As for Karmel’s complaints about the lack of specificity in the petitioners’ charges, Butzel responded with a sense of grievance: “the length of construction itself” as an impact.
Baker got the final opportunity to counter-punch. “I think it was evident [Karmel’s] admitted there are no financial penalties for failure to commence Phase 2 and complete Phase 2,” Baker said, contending that 17.2(a)(x) is not applicable.
The ESDC was not fully informed of the details of the modified deal with the MTA, much less the provisions of the yet-to-be finished Development Agreement, he said. Had the board known of the timetable, they would’ve been obligated to take it into account.
Blight and remedies
Moreover, Baker said, the extended timetable calls into doubt one of the fundamental justifications for the project--the elimination of blight--given the continuation of interim surface parking and construction staging over what could be 25 years.

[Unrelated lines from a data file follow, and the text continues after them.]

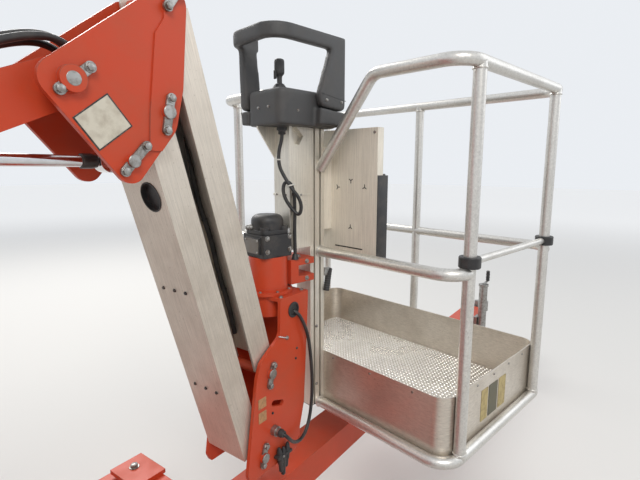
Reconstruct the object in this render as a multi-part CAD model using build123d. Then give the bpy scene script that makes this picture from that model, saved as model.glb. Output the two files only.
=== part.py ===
from build123d import *
import os
from math import atan2, degrees, hypot, radians, tan

# A towable boom lift as it is parked: boom folded over the drawbar, platform at the front,
# standing on its two road wheels and the jack. Millimetres, X towards the hitch, Y to the
# left, Z up, ground at Z = 0 and the origin under the middle of the overall length.

# Overall length and running gear
LENGTH = 6700
AXLE_X = -1100
SLEW_X = -1000
WHEEL_R = 305
TYRE_WIDTH = 178
WHEEL_Y = 735
RIM_R = 168
FENDER_R = WHEEL_R + 50
FENDER_WIDTH = 205

# Chassis frame
RAIL_Y = 300
RAIL_WIDTH = 80
FRAME_BOTTOM = 300
FRAME_TOP = 420
FRAME_REAR = -2450
FRAME_FRONT = 450
CROSS_WIDTH = 100
TONGUE_WIDTH = 150
TONGUE_FRONT = LENGTH / 2 - 270
SLEW_R = 260
SLEW_TOP = 520
AXLE_TUBE = 70
ARM_OFFSET = 120
STUB_R = 20
HUB_R = 45

# Tongue jack and outriggers
JACK_X = TONGUE_FRONT - 220
JACK_Y = -125
JACK_R = 30
JACK_ROD_R = 24
JACK_TOP = 665
JACK_BOTTOM = 210
JACK_ROD_TOP = 440
OUTRIGGER_X = 1400
OUTRIGGER_PIN_Y = 400
OUTRIGGER_LENGTH = 850
OUTRIGGER_HEIGHT = 90
FOOT_CLEARANCE = 110
LEG_R = 45

# Turntable and folding riser
TURN_R = 300
PLATE = 20
UPRIGHT_Y = 110
COVER_Z = (770, 1080)
RISER_LOW = (SLEW_X + 300, 880)
RISER_LIFT = (20, 230)
RISER_LENGTH = 2150
LINK_HALF = 80
BOOM_PIN = (RISER_LOW[0] - RISER_LENGTH - 270, 1610)
TAIL_X = BOOM_PIN[0] - 230
RISER_CYL_BASE = (SLEW_X - 190, 690)
RISER_CYL_TIP = (SLEW_X - 850, 780)
RISER_CYL_R = 36
MAIN_CYL_BASE = (BOOM_PIN[0] + 160, BOOM_PIN[1] - 340)
MAIN_CYL_TIP = (BOOM_PIN[0] + 970, BOOM_PIN[1] - 125)
MAIN_CYL_R = 38

# Main boom, fly boom and levelling cylinder
MAIN_TUBE = 150
MAIN_FRONT = -850
FLY_TUBE = 100
NECK_X = -100
HOSE_X = -560
HOSE_R = 8
LEVEL_Z = 1530
LEVEL_BASE_X = MAIN_FRONT + 110
LEVEL_R = 27

# Knuckle and folding jib, in the boom's own plane
ROTATOR_X = 700
KNUCKLE_PIN = (58, 1685)
ROD_PIN = (172, 1530)
JIB_LOW_PIN = (265, 1644)
JIB_CYL_ALONG = 800
JIB_CYL_SET = -15
JIB_CYL_R = 24
JIB_EYE_R = 24
PIN_R = 16
JIB_LINK = (40, 274)
JIB_ARM = (290, -1054)
KNUCKLE_HALF = 102
KNUCKLE_PLATE = 12
ARM_WALL = 8
ARM_HALF = 85
LOWER_Z = (-58, 20)
UPPER_Z = (-42, 38)
ARM_BOSS = 30
ARM_END = 31
ARM_PLATE_TOP = 100
DOUBLER = 4
KEEPER = 6
CORD_R = 6
CORD_OUT = 16
ARM_HOLE = (192, -27, 36)
JIB_LUG_Y = 30
DECK_Z = 1098
DECK_PLATE = 12
FLANGE_R = 82
BARREL_BOTTOM = DECK_Z - 73
HEAD_Z = DECK_Z + 22.3
CABLE_HOLE = (11, -51, 23)
ROTATOR_R = 66
MOTOR_Z = DECK_Z + 127

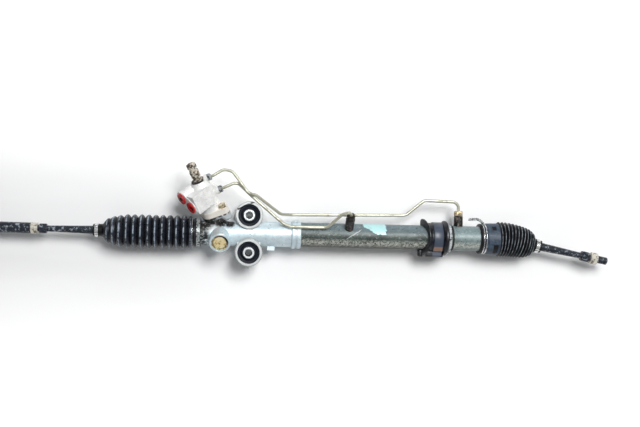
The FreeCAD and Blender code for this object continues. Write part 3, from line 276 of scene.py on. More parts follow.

As for Braun’s statement that the project is already moving ahead, Baker said most of the investments are for general utility work, or could be used for a revised project, one that is smaller and does not have as many community impacts.
(The irony is that Forest City Ratner got the project approved based on a certain size that projected affordable housing and tax revenue, but already has permission to build a smaller project.)
Should Friedman rule for the petitioners, he said, she should hold another hearing on what work should be enjoined, whether it be the arena or Phase 1.
“The fact that they purchased steel is not a vested rights claim,” he said.
And that was it.
Give Friedman a few weeks or months to decide.
As I wrote in May, Friedman, in her earlier ruling, said the horse had essentially left the barn, and that any relief regarding Atlantic Yards should rest with the political process.
So it's doubtful she's going to stop the arena. And an SEIS is an open question. But it's not unlikely she'll have something to say about the Development Agreement.